The Enthusiast System Architecture (ESA) specification is a royalty-free protocol for two-way communication of PC components. Announced in 2007, ESA is used for monitoring temperature of computer hardware components such as the computer case and power supply unit. The first and last official release of the ESA specification is version 1.0, released in 2007. The ESA USB specification was created by a joint venture between Microsoft, Nvidia, Logitech and several other companies. The protocol remains open and royalty-free; but, no manufacturers are currently utilizing its specification at this time.

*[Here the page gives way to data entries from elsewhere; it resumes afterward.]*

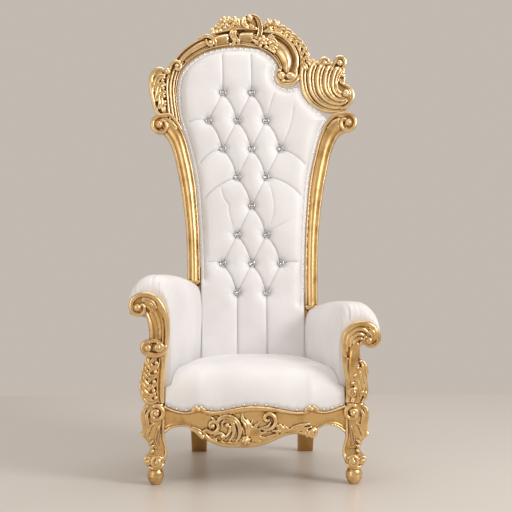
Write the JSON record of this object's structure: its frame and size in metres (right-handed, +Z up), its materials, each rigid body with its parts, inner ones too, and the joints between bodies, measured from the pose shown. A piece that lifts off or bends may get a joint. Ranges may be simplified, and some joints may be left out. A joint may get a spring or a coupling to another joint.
{
  "type": "throne",
  "caption": "Tall carved throne armchair with gilded scrollwork, a tufted leather back with crystal buttons, rolled arms and a domed seat.",
  "frame": {"origin": "on the floor, under the middle of the whole throne's width and depth", "axes": "+Z up, -Y to the front, where a sitter faces, +X to the right of someone looking at the front"},
  "size_m": [0.9136, 0.7746, 1.8369],
  "materials": {
    "gilded_wood": "antique gold leaf on carved wood, satin, with dark brown glaze in the hollows",
    "white_leather": "soft white leatherette with a fine grain and a low sheen",
    "crystal": "clear cut crystal",
    "silver_trim": "polished silver button rims and small nail heads"
  },
  "bodies": {
    "root": {"crest": "gilded_wood", "back_post_left": "gilded_wood", "back_post_right": "gilded_wood", "back_cushion": "white_leather", "back_panel": "white_leather", "button_01": "crystal", "button_02": "crystal", "button_03": "crystal", "button_04": "crystal", "button_05": "crystal", "button_06": "crystal", "button_07": "crystal", "button_08": "crystal", "button_09": "crystal", "button_10": "crystal", "button_11": "crystal", "button_12": "crystal", "button_13": "crystal", "button_14": "crystal", "button_15": "crystal", "button_16": "crystal", "button_17": "crystal", "button_18": "crystal", "seat_cushion": "white_leather", "arm_pad_left": "white_leather", "arm_pad_right": "white_leather", "arm_front_left": "gilded_wood", "arm_front_right": "gilded_wood", "front_rail": "gilded_wood", "rear_rail": "gilded_wood", "side_rail_left": "gilded_wood", "side_rail_right": "gilded_wood", "front_leg_left": "gilded_wood", "front_leg_right": "gilded_wood", "rear_leg_left": "gilded_wood", "rear_leg_right": "gilded_wood"}
  },
  "joints": []
}
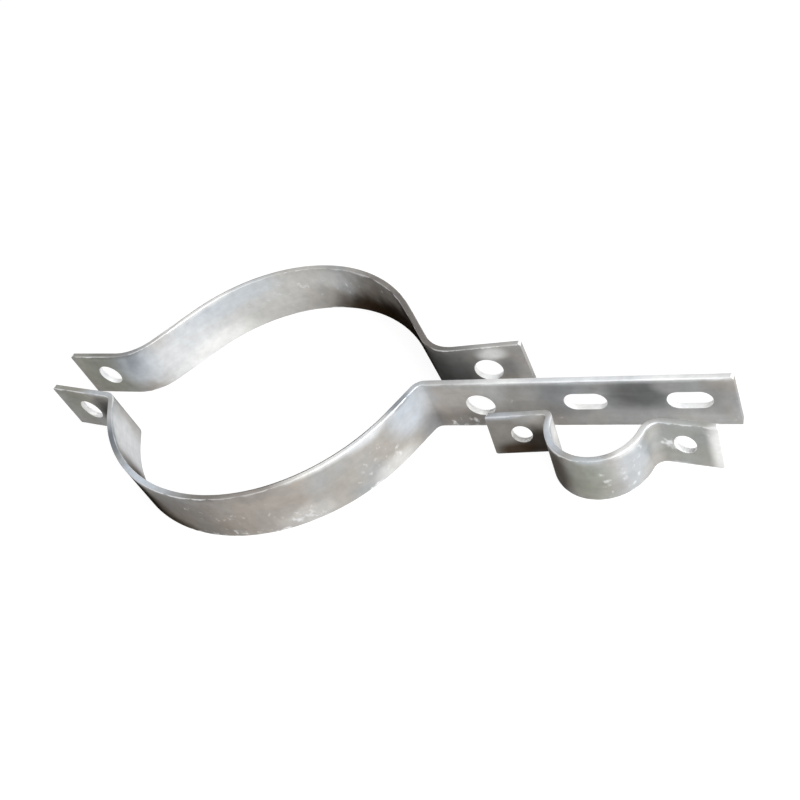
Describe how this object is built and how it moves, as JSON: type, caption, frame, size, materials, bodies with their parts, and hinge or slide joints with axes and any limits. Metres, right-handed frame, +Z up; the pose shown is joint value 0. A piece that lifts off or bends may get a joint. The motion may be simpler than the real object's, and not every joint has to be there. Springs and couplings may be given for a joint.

The last known devices to utilize the ESA specifications were the Dell XPS 730x and Alienware Area-51 ALX computer systems that utilized the ESA specification to control its fans, LEDs, and motorized doors as well as the monitoring of available Water cooling systems such as the Dell XPS 730x's Dell H_{2}Ceramic Cooling System.

The ESA specification is built around the current USB human interface device class specification and ESA was sent to the USB Implementers Forum HID subcommittee for discussion and approval in early 2007. The USBIF approved and inserted the ESA specification into the USB HID specifications as an extension in late 2007 (reference paper needed). All ESA-certified devices must pass USB 2.0 logo compliance. Readings of temperature, voltage, current, power, activity level, water level, status, position and so on can be monitored via USB Implementers Forum specifications. At the time of release, these devices could be controlled and monitored via the nTune application, while operating mode, voltages, rpm while also allowing these devices to be adjusted in the utility.

ESA devices have a microcontroller that integrates a USB 2.0-compliant full-speed device controller and ESA-compliant hardware components connects to the motherboard via a USB cable. ESA-compliant hardware components are seen as 'Collections'. Within the collections there are 'Zones'. Sensors and controls are organized into zones.

Only one software implementation exists; it is Nvidia's proprietary "System Tools with ESA Support" which only works on nForce-based motherboards and only runs on Windows.